▶ Given exercise
Copy exactly the lines from the start of the data below through the one that carries "return points", and only those.

▶ Dataset entries
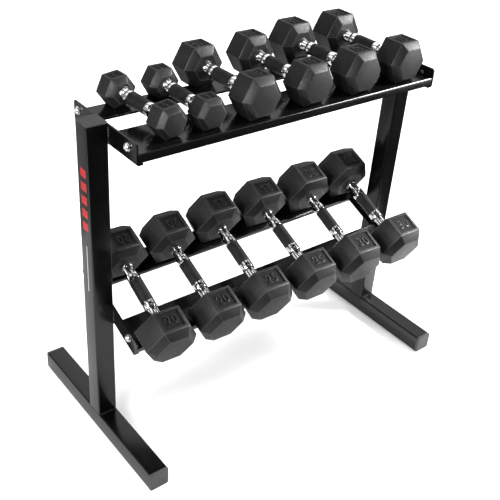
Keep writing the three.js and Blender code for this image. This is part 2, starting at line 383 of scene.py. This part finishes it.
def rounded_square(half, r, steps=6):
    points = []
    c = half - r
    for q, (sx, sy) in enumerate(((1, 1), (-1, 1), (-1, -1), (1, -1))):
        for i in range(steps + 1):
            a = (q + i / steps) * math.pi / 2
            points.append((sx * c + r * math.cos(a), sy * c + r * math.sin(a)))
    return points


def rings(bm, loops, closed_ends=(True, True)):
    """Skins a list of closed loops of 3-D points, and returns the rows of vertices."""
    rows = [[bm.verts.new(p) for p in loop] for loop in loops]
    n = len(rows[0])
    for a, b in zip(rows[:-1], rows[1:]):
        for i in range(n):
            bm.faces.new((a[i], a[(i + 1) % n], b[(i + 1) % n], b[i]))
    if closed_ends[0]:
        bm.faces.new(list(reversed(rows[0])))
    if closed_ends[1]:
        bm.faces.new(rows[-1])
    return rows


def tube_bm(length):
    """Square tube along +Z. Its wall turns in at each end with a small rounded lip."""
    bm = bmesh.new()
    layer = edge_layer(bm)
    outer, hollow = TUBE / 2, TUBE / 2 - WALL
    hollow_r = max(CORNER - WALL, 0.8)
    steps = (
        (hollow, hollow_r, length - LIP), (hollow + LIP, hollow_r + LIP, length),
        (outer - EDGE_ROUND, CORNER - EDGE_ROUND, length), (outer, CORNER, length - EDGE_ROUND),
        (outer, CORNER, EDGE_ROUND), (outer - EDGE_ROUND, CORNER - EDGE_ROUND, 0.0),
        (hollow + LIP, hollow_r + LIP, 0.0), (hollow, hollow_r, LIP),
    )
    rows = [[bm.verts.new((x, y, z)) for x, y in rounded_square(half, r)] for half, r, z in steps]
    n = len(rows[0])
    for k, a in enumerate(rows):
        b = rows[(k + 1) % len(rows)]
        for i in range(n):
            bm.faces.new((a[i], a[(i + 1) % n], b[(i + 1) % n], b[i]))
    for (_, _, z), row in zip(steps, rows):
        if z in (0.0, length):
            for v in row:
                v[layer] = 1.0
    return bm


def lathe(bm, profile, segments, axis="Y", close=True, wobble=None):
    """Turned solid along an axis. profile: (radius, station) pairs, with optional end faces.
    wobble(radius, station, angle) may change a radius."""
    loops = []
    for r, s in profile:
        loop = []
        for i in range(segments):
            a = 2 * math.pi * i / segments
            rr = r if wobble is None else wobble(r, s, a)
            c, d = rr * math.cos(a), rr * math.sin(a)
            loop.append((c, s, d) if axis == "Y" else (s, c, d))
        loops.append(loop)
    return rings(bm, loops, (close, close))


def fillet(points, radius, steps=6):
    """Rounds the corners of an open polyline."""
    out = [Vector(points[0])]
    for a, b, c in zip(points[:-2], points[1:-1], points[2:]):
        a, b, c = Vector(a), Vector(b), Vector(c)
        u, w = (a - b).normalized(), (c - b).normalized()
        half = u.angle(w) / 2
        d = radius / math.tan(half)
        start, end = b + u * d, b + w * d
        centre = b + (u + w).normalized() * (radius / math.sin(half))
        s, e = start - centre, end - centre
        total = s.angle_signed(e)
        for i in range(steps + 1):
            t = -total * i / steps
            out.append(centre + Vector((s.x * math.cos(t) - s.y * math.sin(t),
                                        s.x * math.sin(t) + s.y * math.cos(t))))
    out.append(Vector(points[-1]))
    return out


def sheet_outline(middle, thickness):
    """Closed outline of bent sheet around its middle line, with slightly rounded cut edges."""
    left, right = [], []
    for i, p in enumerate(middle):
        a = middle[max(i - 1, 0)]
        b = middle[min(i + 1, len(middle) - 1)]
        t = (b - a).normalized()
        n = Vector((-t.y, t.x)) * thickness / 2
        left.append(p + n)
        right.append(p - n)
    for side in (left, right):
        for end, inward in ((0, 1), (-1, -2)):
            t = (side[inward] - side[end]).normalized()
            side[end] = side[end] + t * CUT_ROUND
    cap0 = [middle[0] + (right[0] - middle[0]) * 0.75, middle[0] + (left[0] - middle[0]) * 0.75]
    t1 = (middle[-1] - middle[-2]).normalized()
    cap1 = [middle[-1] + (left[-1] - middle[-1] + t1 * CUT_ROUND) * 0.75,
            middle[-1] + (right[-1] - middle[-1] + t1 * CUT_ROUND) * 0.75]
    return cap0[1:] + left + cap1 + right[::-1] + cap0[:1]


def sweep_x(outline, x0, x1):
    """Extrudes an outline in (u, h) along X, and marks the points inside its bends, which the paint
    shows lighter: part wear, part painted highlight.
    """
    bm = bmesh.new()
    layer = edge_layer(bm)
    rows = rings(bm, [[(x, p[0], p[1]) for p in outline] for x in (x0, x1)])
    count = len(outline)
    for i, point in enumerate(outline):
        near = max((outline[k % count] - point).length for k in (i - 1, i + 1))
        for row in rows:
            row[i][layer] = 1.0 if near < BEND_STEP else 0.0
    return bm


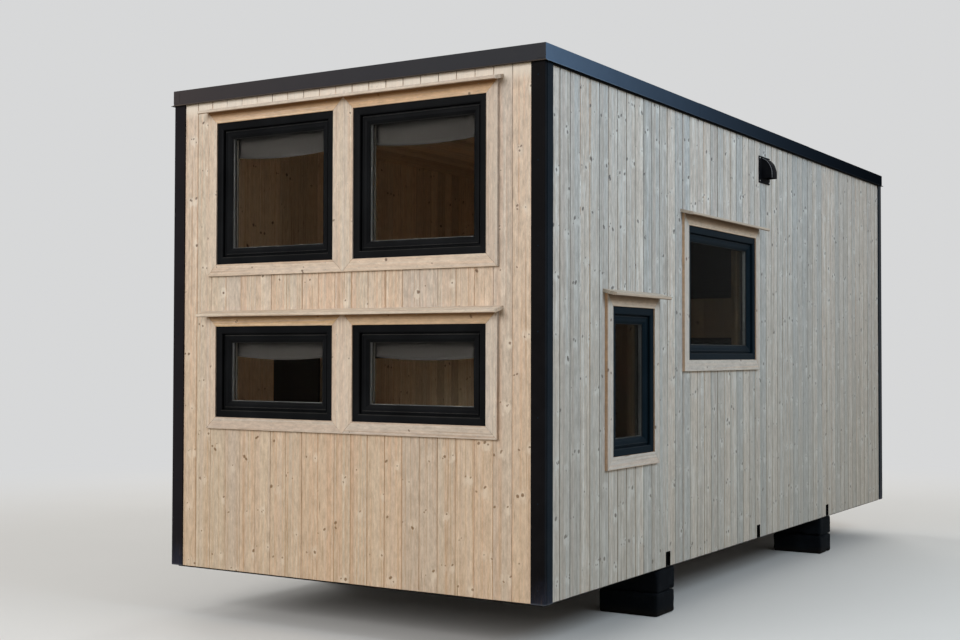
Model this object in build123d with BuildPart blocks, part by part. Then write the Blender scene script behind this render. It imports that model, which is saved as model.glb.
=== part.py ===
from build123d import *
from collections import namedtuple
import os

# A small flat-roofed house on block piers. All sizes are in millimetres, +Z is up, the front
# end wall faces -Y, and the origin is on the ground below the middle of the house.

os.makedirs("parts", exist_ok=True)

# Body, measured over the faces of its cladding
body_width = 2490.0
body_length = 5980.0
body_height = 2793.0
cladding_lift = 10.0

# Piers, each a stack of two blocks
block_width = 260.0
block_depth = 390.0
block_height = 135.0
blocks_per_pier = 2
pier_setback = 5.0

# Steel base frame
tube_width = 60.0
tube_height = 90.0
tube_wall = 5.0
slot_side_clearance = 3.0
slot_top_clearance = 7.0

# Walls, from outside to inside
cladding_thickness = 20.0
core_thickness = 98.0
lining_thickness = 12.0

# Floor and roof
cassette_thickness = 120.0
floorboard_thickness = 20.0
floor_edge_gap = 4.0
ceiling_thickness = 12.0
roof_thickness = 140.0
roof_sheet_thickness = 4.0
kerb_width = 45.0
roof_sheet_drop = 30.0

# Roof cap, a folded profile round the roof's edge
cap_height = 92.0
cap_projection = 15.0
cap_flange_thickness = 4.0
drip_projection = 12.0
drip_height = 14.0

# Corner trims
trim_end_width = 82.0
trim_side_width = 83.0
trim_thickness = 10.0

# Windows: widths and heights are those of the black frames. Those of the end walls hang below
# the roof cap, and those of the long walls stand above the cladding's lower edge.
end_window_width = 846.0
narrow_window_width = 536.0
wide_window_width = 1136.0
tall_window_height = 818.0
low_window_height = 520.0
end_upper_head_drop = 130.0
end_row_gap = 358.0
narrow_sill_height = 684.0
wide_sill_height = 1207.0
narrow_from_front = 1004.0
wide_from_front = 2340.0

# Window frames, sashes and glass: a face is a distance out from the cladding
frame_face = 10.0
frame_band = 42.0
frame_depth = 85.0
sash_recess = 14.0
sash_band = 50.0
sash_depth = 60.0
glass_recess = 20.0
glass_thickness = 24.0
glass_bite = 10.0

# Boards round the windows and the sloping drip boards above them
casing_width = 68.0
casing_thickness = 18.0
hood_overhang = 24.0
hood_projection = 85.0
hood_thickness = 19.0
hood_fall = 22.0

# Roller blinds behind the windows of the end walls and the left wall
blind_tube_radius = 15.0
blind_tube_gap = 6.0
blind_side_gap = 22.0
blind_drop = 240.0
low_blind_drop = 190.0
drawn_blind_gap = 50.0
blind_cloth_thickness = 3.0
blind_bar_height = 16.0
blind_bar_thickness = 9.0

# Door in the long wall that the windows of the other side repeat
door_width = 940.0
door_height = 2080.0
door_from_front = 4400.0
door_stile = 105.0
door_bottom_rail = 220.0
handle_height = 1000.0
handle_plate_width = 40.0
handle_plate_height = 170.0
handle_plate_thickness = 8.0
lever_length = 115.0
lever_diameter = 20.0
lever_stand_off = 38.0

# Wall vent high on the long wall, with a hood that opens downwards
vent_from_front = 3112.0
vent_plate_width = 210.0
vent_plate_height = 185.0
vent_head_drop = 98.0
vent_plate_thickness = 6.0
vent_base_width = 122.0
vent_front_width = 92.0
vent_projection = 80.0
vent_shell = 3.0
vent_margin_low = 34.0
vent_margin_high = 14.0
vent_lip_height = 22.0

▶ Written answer
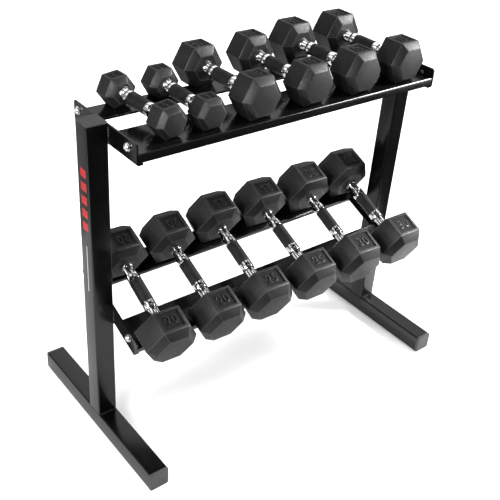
Keep writing the three.js and Blender code for this image. This is part 2, starting at line 383 of scene.py. This part finishes it.
def rounded_square(half, r, steps=6):
    points = []
    c = half - r
    for q, (sx, sy) in enumerate(((1, 1), (-1, 1), (-1, -1), (1, -1))):
        for i in range(steps + 1):
            a = (q + i / steps) * math.pi / 2
            points.append((sx * c + r * math.cos(a), sy * c + r * math.sin(a)))
    return points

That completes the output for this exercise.